Bill Ramage, who just celebrated his half century as a member of Grangemouth Rotary Club, retired as a bank manager over 30 years ago.

When he was in charge of Grangemouth Savings Bank, personal service and face to face interaction were not yet outdated and were an integral part of the job.

Bill said: “The personal touch is gone from banking now – you are just a number and a name. When I was a bank manager a customer said they could not make it in because they had the flu, so we went to see them.

“It’s a shame really. It’s not convenient for people to take their cars up to Falkirk to the remaining local RBS branch, get parked and go to the bank.

“I heard the office I opened in Bridge of Allan in 1949 will be closing next week.”

To see how much banking has changed over the years we need only look at the history of RBS itself.

The bank was chartered in 1727 with Archibald Campbell appointed its first governor.

On May 31, 1728, the Royal Bank of Scotland invented the overdraft – later considered an innovation in modern banking – to allow William Hogg, a merchant in the High Street of Edinburgh, access to £1000 credit.

By 1783 the bank started to expand out of Edinburgh, opening a branch in Glasgow and further branches were opened in Dundee, Rothesay, Dalkeith, Greenock, Port Glasgow and Leith.

Throughout the 19th century the bank pursued mergers with other Scottish banks – the assets and liabilities of the Western Bank were acquired following its collapse in 1857 and the Dundee Banking Company was acquired in 1864.

By 1910 the Royal Bank of Scotland had 158 branches and around 900 staff.

Back in 2010 RBS promised not to close bank branches if they were the last in town.

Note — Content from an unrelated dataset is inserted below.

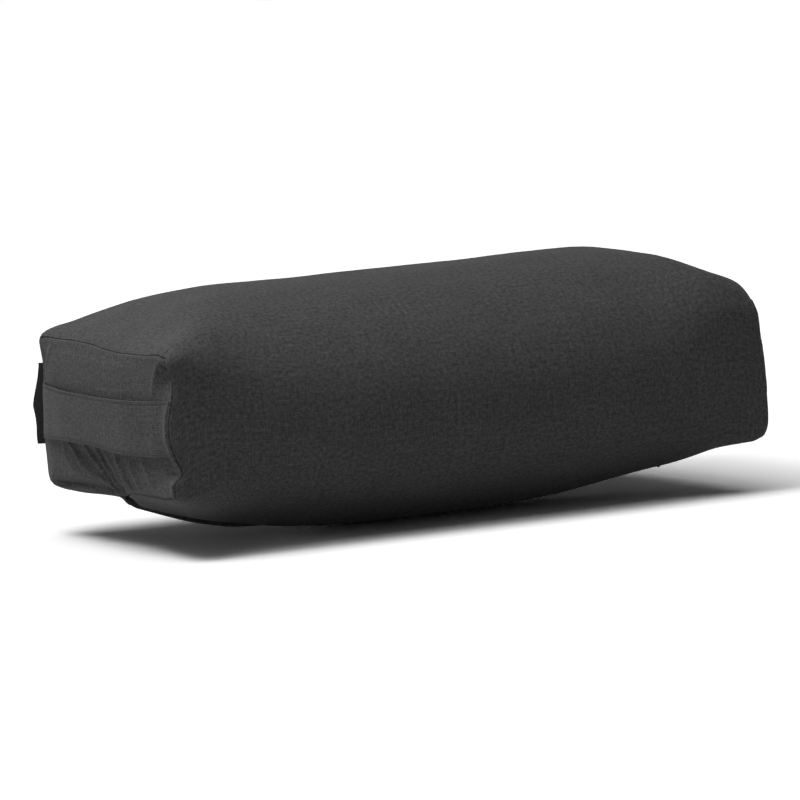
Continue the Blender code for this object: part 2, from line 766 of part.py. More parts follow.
def make_cover():
    make_wrap_panel()
    end = [(0.0, underside_at(HALF_LENGTH, 0.0, 0.0))]
    end += [outline_at(HALF_LENGTH, 0.0, cloth_share(*row)) for row in row_places()]
    make_end_panel("cover_end_panel_near", "canvas", -1, PANEL_FACE, end, CANVAS)
    make_end_panel("cover_end_panel_far", "canvas", 1, PANEL_FACE, end, CANVAS)
    make_strap("handle_strap_near", -1)
    make_strap("handle_strap_far", 1)
    make_label()


def make_zip():
    make_tape("zip_tape_left", 1)
    make_tape("zip_tape_right", -1)
    make_teeth("zip_teeth_left", 1, LEFT_STAGGER_SHARE)
    make_teeth("zip_teeth_right", -1, RIGHT_STAGGER_SHARE)
    make_stops()
    make_slider()
    make_pull()


PIECES, CUTTERS = start()
make_cover()
make_zip()
make_liner()
make_fill()
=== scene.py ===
import math

import bpy
import numpy as np
from mathutils import Matrix, Vector, noise


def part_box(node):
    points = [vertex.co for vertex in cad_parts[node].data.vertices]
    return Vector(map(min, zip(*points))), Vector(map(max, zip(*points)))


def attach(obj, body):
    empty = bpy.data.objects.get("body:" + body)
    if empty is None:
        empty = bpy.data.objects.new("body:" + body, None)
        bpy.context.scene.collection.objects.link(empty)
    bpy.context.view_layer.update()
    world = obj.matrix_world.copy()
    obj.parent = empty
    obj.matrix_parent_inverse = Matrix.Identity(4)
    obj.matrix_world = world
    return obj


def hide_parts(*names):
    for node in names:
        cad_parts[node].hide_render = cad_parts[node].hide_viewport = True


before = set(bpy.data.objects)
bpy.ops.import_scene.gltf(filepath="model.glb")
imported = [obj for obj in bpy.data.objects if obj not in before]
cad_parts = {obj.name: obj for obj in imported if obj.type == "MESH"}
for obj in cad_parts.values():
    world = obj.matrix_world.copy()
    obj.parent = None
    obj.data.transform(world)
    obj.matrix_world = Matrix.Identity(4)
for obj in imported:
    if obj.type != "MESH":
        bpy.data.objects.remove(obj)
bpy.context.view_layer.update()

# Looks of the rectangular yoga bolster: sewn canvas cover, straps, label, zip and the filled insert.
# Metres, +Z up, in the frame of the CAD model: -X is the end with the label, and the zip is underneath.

ENDS = ((-1, "near"), (1, "far"))

# The cover's form, as in the CAD model
HALF_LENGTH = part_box("cover_wrap_panel")[1].x
HALF_WIDTH = 0.157
HALF_HEIGHT = 0.0715
SIDE_SWELL = 0.0087
TOP_SWELL = 0.0484
BELLY_SWELL = 0.0500
SIDE_POWER = 2.84
TOP_POWER = 6.25
BELLY_POWER = 2.8
MIDDLE_SQUARENESS = 2.02
END_SQUARENESS = 11.2
SQUARENESS_POWER = 9.2
FLOOR_FLAT = 0.0005
EQUATOR = HALF_HEIGHT + BELLY_SWELL - FLOOR_FLAT
END_LOW = EQUATOR - HALF_HEIGHT
END_HIGH = EQUATOR + HALF_HEIGHT
PANEL_FACE = HALF_LENGTH + 0.0014
PANEL_BULGE = 0.006
CANVAS = 0.0010

# Zip channel, hems and chain
CHANNEL_HALF = 0.0076
HEM_WIDTH = 0.0095
HEM_ROUND = 0.0014
TAPE_THICK = 0.0006
TAPE_INNER = 0.0034
TAPE_OUTER = 0.0154
TAPE_SPREAD = 0.0022
CHAIN_RISE = 0.0475
CHAIN_LOW = 0.0070
CHAIN_RADIUS = (HALF_LENGTH**2 + CHAIN_RISE**2) / (2 * CHAIN_RISE)

# Straps, label and thread
STRAP_WIDTH = 0.051
STRAP_THICK = 0.0020
STRAP_SLACK = 0.0052
STRAP_GAP = 0.0004
STRAP_REACH = HALF_WIDTH - 0.0012
STITCH_LINE = STRAP_WIDTH / 2 - 0.0026
LABEL_HEIGHT = 0.077
LABEL_MIDDLE = EQUATOR + 0.0068
LABEL_REACH = 0.0112
LABEL_PLY = 0.0006
LABEL_GAP = 0.0012
THREAD = 0.00028
STITCH_PITCH = 0.0031
STITCH_LENGTH = 0.78 * STITCH_PITCH

# The insert's layers: distance inside the cover, height over the zip, thickness and waviness
END_SPACE = 0.022
ZIP_CLEAR = 0.024
LINER = (0.0042, 0.0036, 0.0006, 0.0004)
OUTER_BATTING = (0.0075, 0.0072, 0.026, 0.0010)
INNER_BATTING = (0.0350, 0.0320, 0.020, 0.0010)
CORE_ROUND = 0.012
CORE_UNEVEN = 0.0008

# Grids: rows of the wrap above a hem, points in a hem, rows over which waves die out beside it,
# and lines of a panel that lie deep in the seam
WRAP_ROWS = 126
HEM_COUNT = 10
HEM_CALM = 6
SEAM_TURN = 5

# Profiles of the sewn edges, from deep in the seam outwards: distance from the corner, and depth
# below the face. The wrap's edge curls over the end panel's.
WRAP_SEAM = (
    (0.0054, 0.0040), (0.0044, 0.0032), (0.0034, 0.0024), (0.0024, 0.0016), (0.0017, 0.0009),
    (0.0013, 0.00035), (0.0017, 0.00010), (0.0028, 0.0), (0.0044, 0.0), (0.0064, 0.0),
)
PANEL_SEAM = (
    (0.0042, 0.0064), (0.0038, 0.0050), (0.0034, 0.0037), (0.0030, 0.0026), (0.0026, 0.0016),
    (0.0024, 0.0009), (0.0026, 0.0004), (0.0031, 0.0001), (0.0044, 0.0),
)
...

Four years later it closed 44 branches that were the last in town, stating branch transactions had fallen by 30 per cent over a four year period.

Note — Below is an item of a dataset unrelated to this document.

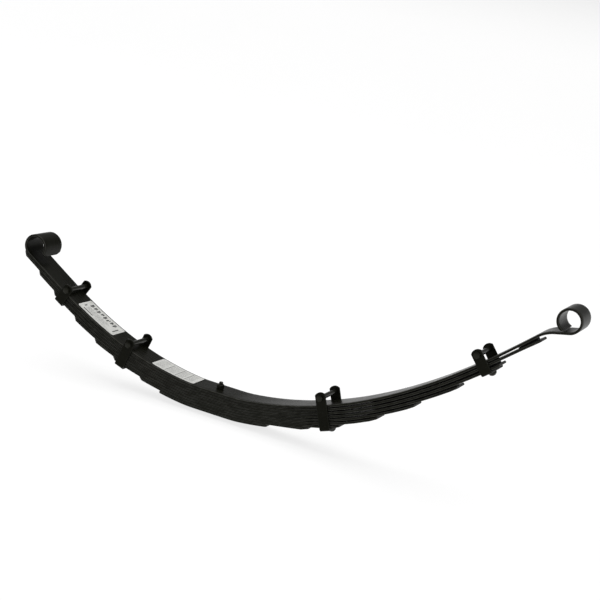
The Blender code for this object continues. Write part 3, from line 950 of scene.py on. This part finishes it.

Back to the present day and Falkirk East MSP Angus MacDonald said, while he understood the RBS decision, he was still disappointed the branches could not remain open for people who have come to rely on the face to face service the banks have provided over the years.

Mr MacDonald said: “This announcement is deeply regrettable and will clearly have an impact on customer. Although unfortunate, it is not difficult to understand the reasons why we are seeing an increase in these closures.

“The impact of telephone and online banking is clear to see, with more and more customers preferring to do their banking using these methods. In turn, the move to an online 24/7 service is having an impact on the viability of local branches.

“Royal Bank of Scotland will have to ensure their customers are given every opportunity to seek to move their accounts, should they chose to do so, but also to reach out to those customers unable to access online banking in order to meet their concerns and provide an alternative service in the time between now and these closures.

“I am pleased to hear the bank is communicating with their customers in a very proactive way and are deploying a team of experts across their network to give regular customers the opportunity to experience online banking and allow time to decide upon the correct option to suit their own needs when it comes to banking, before the branches close in October.”

Falkirk MP John McNally added: “I am deeply disappointed that RBS has taken the decision to close these branches in Denny and Stenhousemuir. Constituents rely on and need their bank as they organise their day-to-day finances.

“It makes such a difference having a member of banking staff available to discuss things with. While it’s true that many people use online banking these days, there are others, especially more elderly residents, who do not and who much prefer to talk to a human being.

“Losing a bank is a blow to any high street.”

The days of the friendly neighbourhood bank manager like Bill Ramage are now long gone and they will not be coming back as this digital age ploughs on regardless.

It seems the bigger the banking organisations become the more problems they encounter and the initial purpose of the bank to look after the money of the customers has now taken a back seat to making profits.

As Bill himself said: “Bring back the old days.”